== Written exercise ==
Every record below should be printed exactly as it appears.

== Records shown ==

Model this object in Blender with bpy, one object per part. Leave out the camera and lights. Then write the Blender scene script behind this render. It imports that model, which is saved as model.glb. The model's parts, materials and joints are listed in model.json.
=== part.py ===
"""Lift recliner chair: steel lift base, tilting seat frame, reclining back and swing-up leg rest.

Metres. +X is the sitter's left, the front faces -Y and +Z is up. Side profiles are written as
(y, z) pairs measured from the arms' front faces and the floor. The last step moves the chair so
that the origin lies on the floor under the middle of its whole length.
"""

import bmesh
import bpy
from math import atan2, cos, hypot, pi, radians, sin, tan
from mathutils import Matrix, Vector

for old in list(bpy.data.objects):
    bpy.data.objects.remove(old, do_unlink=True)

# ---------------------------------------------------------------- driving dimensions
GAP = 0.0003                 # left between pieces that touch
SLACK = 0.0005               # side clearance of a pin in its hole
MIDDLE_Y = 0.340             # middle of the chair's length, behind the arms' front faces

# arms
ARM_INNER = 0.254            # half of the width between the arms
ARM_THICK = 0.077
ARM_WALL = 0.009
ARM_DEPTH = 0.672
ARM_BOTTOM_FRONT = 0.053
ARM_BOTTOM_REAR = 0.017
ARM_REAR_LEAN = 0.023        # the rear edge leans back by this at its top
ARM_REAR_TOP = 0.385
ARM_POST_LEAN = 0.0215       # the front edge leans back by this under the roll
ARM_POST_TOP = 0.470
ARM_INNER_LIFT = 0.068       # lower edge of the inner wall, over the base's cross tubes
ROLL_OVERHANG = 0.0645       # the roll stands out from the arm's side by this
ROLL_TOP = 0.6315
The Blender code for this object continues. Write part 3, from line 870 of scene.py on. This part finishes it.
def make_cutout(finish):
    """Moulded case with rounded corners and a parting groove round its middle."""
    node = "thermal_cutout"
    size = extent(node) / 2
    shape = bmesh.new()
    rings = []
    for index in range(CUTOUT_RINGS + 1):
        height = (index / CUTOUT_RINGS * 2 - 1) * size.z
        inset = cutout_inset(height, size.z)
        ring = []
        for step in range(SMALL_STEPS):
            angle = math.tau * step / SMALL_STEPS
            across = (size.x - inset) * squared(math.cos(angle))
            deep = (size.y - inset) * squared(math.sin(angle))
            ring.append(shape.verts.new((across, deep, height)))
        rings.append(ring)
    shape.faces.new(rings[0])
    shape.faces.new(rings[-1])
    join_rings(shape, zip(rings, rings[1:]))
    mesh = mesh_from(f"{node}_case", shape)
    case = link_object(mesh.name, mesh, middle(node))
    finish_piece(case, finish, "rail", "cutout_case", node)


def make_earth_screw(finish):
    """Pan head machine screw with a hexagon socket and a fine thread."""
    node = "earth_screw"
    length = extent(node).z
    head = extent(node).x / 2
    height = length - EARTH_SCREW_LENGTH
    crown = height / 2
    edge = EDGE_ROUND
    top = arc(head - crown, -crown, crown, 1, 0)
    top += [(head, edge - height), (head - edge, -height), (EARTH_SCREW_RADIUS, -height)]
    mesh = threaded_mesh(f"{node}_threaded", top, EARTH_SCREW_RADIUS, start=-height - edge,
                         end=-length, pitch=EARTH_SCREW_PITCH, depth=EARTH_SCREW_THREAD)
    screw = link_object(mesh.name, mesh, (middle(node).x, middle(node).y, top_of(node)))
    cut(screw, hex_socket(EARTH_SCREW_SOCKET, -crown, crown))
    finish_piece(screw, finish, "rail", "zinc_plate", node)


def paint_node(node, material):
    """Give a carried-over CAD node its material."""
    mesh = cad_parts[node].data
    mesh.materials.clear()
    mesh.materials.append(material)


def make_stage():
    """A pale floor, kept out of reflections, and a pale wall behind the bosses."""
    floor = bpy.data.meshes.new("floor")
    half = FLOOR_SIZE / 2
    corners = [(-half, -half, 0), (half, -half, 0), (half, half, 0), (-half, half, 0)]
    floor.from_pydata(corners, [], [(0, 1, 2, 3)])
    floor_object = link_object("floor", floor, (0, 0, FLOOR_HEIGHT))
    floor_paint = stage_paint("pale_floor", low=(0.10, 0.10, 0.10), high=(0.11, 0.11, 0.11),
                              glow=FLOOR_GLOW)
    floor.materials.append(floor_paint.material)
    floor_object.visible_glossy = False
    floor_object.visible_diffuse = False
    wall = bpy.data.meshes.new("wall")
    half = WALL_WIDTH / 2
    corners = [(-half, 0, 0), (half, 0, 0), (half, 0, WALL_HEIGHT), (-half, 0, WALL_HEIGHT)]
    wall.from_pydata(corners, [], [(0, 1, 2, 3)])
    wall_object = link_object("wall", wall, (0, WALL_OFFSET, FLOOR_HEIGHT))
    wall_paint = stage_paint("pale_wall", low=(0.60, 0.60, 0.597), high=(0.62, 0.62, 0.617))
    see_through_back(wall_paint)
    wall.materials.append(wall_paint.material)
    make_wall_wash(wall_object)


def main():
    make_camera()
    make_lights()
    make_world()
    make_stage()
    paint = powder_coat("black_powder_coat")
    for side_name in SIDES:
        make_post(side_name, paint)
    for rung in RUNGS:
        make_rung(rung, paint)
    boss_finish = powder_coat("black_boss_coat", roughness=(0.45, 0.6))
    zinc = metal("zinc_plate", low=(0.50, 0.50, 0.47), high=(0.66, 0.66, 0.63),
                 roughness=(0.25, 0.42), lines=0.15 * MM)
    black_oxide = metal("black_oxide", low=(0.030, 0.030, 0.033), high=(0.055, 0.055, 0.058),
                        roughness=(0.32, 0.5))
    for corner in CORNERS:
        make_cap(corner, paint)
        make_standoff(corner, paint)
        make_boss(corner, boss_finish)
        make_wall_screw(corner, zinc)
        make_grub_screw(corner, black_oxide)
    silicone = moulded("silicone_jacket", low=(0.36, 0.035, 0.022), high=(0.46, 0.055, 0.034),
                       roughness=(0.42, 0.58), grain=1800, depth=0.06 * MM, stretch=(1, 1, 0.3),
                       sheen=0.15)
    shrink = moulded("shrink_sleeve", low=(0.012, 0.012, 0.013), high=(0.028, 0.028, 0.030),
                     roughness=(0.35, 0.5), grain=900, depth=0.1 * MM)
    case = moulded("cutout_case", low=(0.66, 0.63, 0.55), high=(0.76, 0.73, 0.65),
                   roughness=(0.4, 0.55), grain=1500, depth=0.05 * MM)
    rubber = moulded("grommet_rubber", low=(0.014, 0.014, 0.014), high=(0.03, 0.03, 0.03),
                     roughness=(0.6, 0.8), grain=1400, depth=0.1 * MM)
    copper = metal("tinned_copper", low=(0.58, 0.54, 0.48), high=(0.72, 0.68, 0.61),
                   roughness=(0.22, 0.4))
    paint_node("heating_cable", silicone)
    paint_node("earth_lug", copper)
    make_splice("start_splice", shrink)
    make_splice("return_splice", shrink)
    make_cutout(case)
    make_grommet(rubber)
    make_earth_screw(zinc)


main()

== Full answer ==
Model this object in Blender with bpy, one object per part. Leave out the camera and lights. Then write the Blender scene script behind this render. It imports that model, which is saved as model.glb. The model's parts, materials and joints are listed in model.json.
=== part.py ===
"""Lift recliner chair: steel lift base, tilting seat frame, reclining back and swing-up leg rest.

Metres. +X is the sitter's left, the front faces -Y and +Z is up. Side profiles are written as
(y, z) pairs measured from the arms' front faces and the floor. The last step moves the chair so
that the origin lies on the floor under the middle of its whole length.
"""

import bmesh
import bpy
from math import atan2, cos, hypot, pi, radians, sin, tan
from mathutils import Matrix, Vector

for old in list(bpy.data.objects):
    bpy.data.objects.remove(old, do_unlink=True)

# ---------------------------------------------------------------- driving dimensions
GAP = 0.0003                 # left between pieces that touch
SLACK = 0.0005               # side clearance of a pin in its hole
MIDDLE_Y = 0.340             # middle of the chair's length, behind the arms' front faces

# arms
ARM_INNER = 0.254            # half of the width between the arms
ARM_THICK = 0.077
ARM_WALL = 0.009
ARM_DEPTH = 0.672
ARM_BOTTOM_FRONT = 0.053
ARM_BOTTOM_REAR = 0.017
ARM_REAR_LEAN = 0.023        # the rear edge leans back by this at its top
ARM_REAR_TOP = 0.385
ARM_POST_LEAN = 0.0215       # the front edge leans back by this under the roll
ARM_POST_TOP = 0.470
ARM_INNER_LIFT = 0.068       # lower edge of the inner wall, over the base's cross tubes
ROLL_OVERHANG = 0.0645       # the roll stands out from the arm's side by this
ROLL_TOP = 0.6315
The Blender code for this object continues. Write part 3, from line 870 of scene.py on. This part finishes it.
def make_cutout(finish):
    """Moulded case with rounded corners and a parting groove round its middle."""
    node = "thermal_cutout"
    size = extent(node) / 2
    shape = bmesh.new()
    rings = []
    for index in range(CUTOUT_RINGS + 1):
        height = (index / CUTOUT_RINGS * 2 - 1) * size.z
        inset = cutout_inset(height, size.z)
        ring = []
        for step in range(SMALL_STEPS):
            angle = math.tau * step / SMALL_STEPS
            across = (size.x - inset) * squared(math.cos(angle))
            deep = (size.y - inset) * squared(math.sin(angle))
            ring.append(shape.verts.new((across, deep, height)))
        rings.append(ring)
    shape.faces.new(rings[0])
    shape.faces.new(rings[-1])
    join_rings(shape, zip(rings, rings[1:]))
    mesh = mesh_from(f"{node}_case", shape)
    case = link_object(mesh.name, mesh, middle(node))
    finish_piece(case, finish, "rail", "cutout_case", node)


def make_earth_screw(finish):
    """Pan head machine screw with a hexagon socket and a fine thread."""
    node = "earth_screw"
    length = extent(node).z
    head = extent(node).x / 2
    height = length - EARTH_SCREW_LENGTH
    crown = height / 2
    edge = EDGE_ROUND
    top = arc(head - crown, -crown, crown, 1, 0)
    top += [(head, edge - height), (head - edge, -height), (EARTH_SCREW_RADIUS, -height)]
    mesh = threaded_mesh(f"{node}_threaded", top, EARTH_SCREW_RADIUS, start=-height - edge,
                         end=-length, pitch=EARTH_SCREW_PITCH, depth=EARTH_SCREW_THREAD)
    screw = link_object(mesh.name, mesh, (middle(node).x, middle(node).y, top_of(node)))
    cut(screw, hex_socket(EARTH_SCREW_SOCKET, -crown, crown))
    finish_piece(screw, finish, "rail", "zinc_plate", node)


def paint_node(node, material):
    """Give a carried-over CAD node its material."""
    mesh = cad_parts[node].data
    mesh.materials.clear()
    mesh.materials.append(material)


def make_stage():
    """A pale floor, kept out of reflections, and a pale wall behind the bosses."""
    floor = bpy.data.meshes.new("floor")
    half = FLOOR_SIZE / 2
    corners = [(-half, -half, 0), (half, -half, 0), (half, half, 0), (-half, half, 0)]
    floor.from_pydata(corners, [], [(0, 1, 2, 3)])
    floor_object = link_object("floor", floor, (0, 0, FLOOR_HEIGHT))
    floor_paint = stage_paint("pale_floor", low=(0.10, 0.10, 0.10), high=(0.11, 0.11, 0.11),
                              glow=FLOOR_GLOW)
    floor.materials.append(floor_paint.material)
    floor_object.visible_glossy = False
    floor_object.visible_diffuse = False
    wall = bpy.data.meshes.new("wall")
    half = WALL_WIDTH / 2
    corners = [(-half, 0, 0), (half, 0, 0), (half, 0, WALL_HEIGHT), (-half, 0, WALL_HEIGHT)]
    wall.from_pydata(corners, [], [(0, 1, 2, 3)])
    wall_object = link_object("wall", wall, (0, WALL_OFFSET, FLOOR_HEIGHT))
    wall_paint = stage_paint("pale_wall", low=(0.60, 0.60, 0.597), high=(0.62, 0.62, 0.617))
    see_through_back(wall_paint)
    wall.materials.append(wall_paint.material)
    make_wall_wash(wall_object)


def main():
    make_camera()
    make_lights()
    make_world()
    make_stage()
    paint = powder_coat("black_powder_coat")
    for side_name in SIDES:
        make_post(side_name, paint)
    for rung in RUNGS:
        make_rung(rung, paint)
    boss_finish = powder_coat("black_boss_coat", roughness=(0.45, 0.6))
    zinc = metal("zinc_plate", low=(0.50, 0.50, 0.47), high=(0.66, 0.66, 0.63),
                 roughness=(0.25, 0.42), lines=0.15 * MM)
    black_oxide = metal("black_oxide", low=(0.030, 0.030, 0.033), high=(0.055, 0.055, 0.058),
                        roughness=(0.32, 0.5))
    for corner in CORNERS:
        make_cap(corner, paint)
        make_standoff(corner, paint)
        make_boss(corner, boss_finish)
        make_wall_screw(corner, zinc)
        make_grub_screw(corner, black_oxide)
    silicone = moulded("silicone_jacket", low=(0.36, 0.035, 0.022), high=(0.46, 0.055, 0.034),
                       roughness=(0.42, 0.58), grain=1800, depth=0.06 * MM, stretch=(1, 1, 0.3),
                       sheen=0.15)
    shrink = moulded("shrink_sleeve", low=(0.012, 0.012, 0.013), high=(0.028, 0.028, 0.030),
                     roughness=(0.35, 0.5), grain=900, depth=0.1 * MM)
    case = moulded("cutout_case", low=(0.66, 0.63, 0.55), high=(0.76, 0.73, 0.65),
                   roughness=(0.4, 0.55), grain=1500, depth=0.05 * MM)
    rubber = moulded("grommet_rubber", low=(0.014, 0.014, 0.014), high=(0.03, 0.03, 0.03),
                     roughness=(0.6, 0.8), grain=1400, depth=0.1 * MM)
    copper = metal("tinned_copper", low=(0.58, 0.54, 0.48), high=(0.72, 0.68, 0.61),
                   roughness=(0.22, 0.4))
    paint_node("heating_cable", silicone)
    paint_node("earth_lug", copper)
    make_splice("start_splice", shrink)
    make_splice("return_splice", shrink)
    make_cutout(case)
    make_grommet(rubber)
    make_earth_screw(zinc)


main()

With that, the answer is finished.